En diciembre de 1978, inspectores municipales llegaron al depósito de la calle Agüero en la localidad de Sarandí. Allí encontraron “varios centenares de miles de libros, revistas y enciclopedias y discos de marcada ideología marxista-leninista”. El juez federal de La Plata Héctor Gustavo de la Serna inició la causa 84.669/78 por infracción a la ley 20.840/75, que reprimía las llamadas “actividades subversivas”. Varios trabajadores fueron detenidos y Boris Spivacow se presentó ante el juez para declarar que él era el único responsable de la actividad del Centro Editor.
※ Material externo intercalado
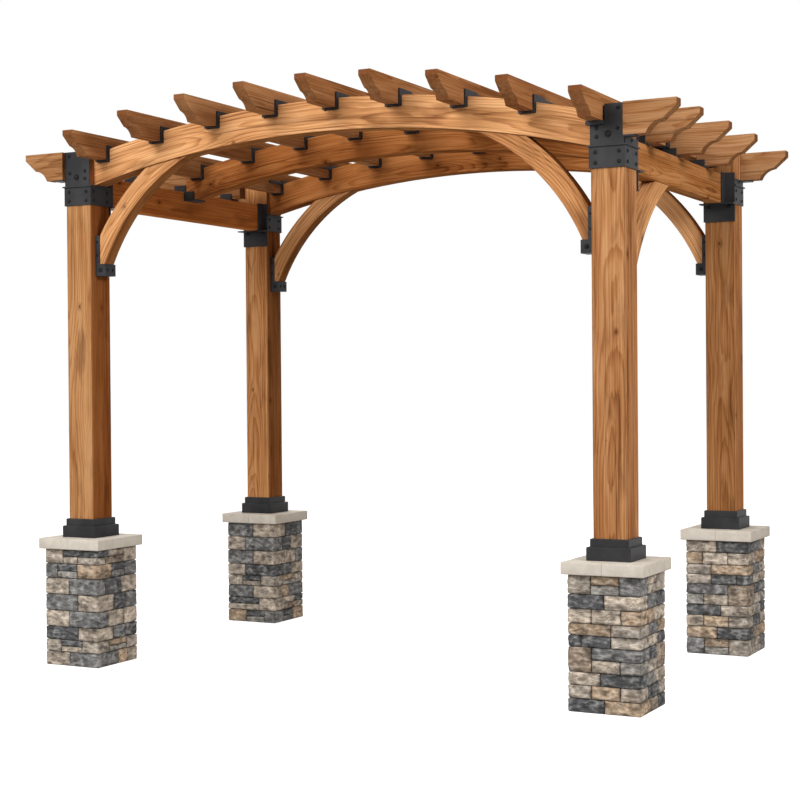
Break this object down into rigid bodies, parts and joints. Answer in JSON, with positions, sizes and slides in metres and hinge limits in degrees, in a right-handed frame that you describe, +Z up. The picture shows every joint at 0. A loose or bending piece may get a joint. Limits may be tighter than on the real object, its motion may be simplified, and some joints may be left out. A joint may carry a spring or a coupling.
{
  "type": "wooden pergola",
  "caption": "Open timber pergola: arched beams and shaped rafters on square posts, curved braces, black steel brackets and stone-clad piers.",
  "frame": {"origin": "middle of the plan, on the ground", "axes": "+X along the arched beams to the right, +Y along the rafters to the back, +Z up"},
  "size_m": [3.228, 2.173, 2.6258],
  "materials": {
    "timber": "satin stained cedar",
    "steel": "matt black powder coat",
    "stone": "rough split-face ledge stone",
    "cast_stone": "fine-grained cast stone"
  },
  "bodies": {
    "root": {"pier_front_left": "stone", "pier_cap_front_left": "cast_stone", "post_base_cover_front_left": "steel", "post_front_left": "timber", "post_bracket_front_left": "steel", "arch_brace_front_left": "timber", "pier_front_right": "stone", "pier_cap_front_right": "cast_stone", "post_base_cover_front_right": "steel", "post_front_right": "timber", "post_bracket_front_right": "steel", "arch_brace_front_right": "timber", "pier_back_left": "stone", "pier_cap_back_left": "cast_stone", "post_base_cover_back_left": "steel", "post_back_left": "timber", "post_bracket_back_left": "steel", "arch_brace_back_left": "timber", "pier_back_right": "stone", "pier_cap_back_right": "cast_stone", "post_base_cover_back_right": "steel", "post_back_right": "timber", "post_bracket_back_right": "steel", "arch_brace_back_right": "timber", "arch_beam_front": "timber", "arch_beam_middle": "timber", "arch_beam_back": "timber", "side_beam_left": "timber", "tails_left": "timber", "side_beam_right": "timber", "tails_right": "timber", "side_brace_right": "timber", "rafter_1": "timber", "rafter_2": "timber", "rafter_3": "timber", "rafter_4": "timber", "rafter_5": "timber", "rafter_6": "timber", "rafter_7": "timber", "rafter_8": "timber", "rafter_9": "timber", "rafter_saddles": "steel", "side_beam_seats": "steel", "brace_shoes": "steel"}
  },
  "joints": []
}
Pasó más de un año hasta que Spivacow fue finalmente sobreseído. En la causa, no existía ninguna prueba para decir que la intención del Centro Editor hubiese sido el de “alterar o suprimir el orden institucional y la paz social de la Nación”. Pero ser inocente no es garantía para no ser castigado, la condena fue que el CEAL destruyera todo el material bibliográfico encontrado en el depósito. El millón y medio de ejemplares debería quemarse, directivos del Centro Editor tendrían que actuar como testigos y, para completar la suma de perversiones, también deberían fotografiar la quema.
En la mañana del 26 de junio de 1980 se realizó el traslado de las publicaciones desde el depósito hasta el terreno baldío. Continuando con las formalidades, a las 9.15, los policías leyeron el acta y luego encendieron el fuego. Ricardo Figueira fue el encargado de tomar las fotos y la profesora Amanda Toubes actuó como testigo.
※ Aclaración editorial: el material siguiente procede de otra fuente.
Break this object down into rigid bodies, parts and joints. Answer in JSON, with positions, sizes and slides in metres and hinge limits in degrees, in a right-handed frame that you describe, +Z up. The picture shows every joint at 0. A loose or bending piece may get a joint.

Hasta hoy la memoria sigue ardiendo. En el sitio de la quema se colocó una placa para recordar la atrocidad; y en estos días se desarrollan dos muestras que surgieron como proyectos artísticos de la Subsecretaría de Cultura de la Municipalidad de Avellaneda. Las exhibiciones tienen lugar en el Centro Cultural Mercado ubicado en Colón 451.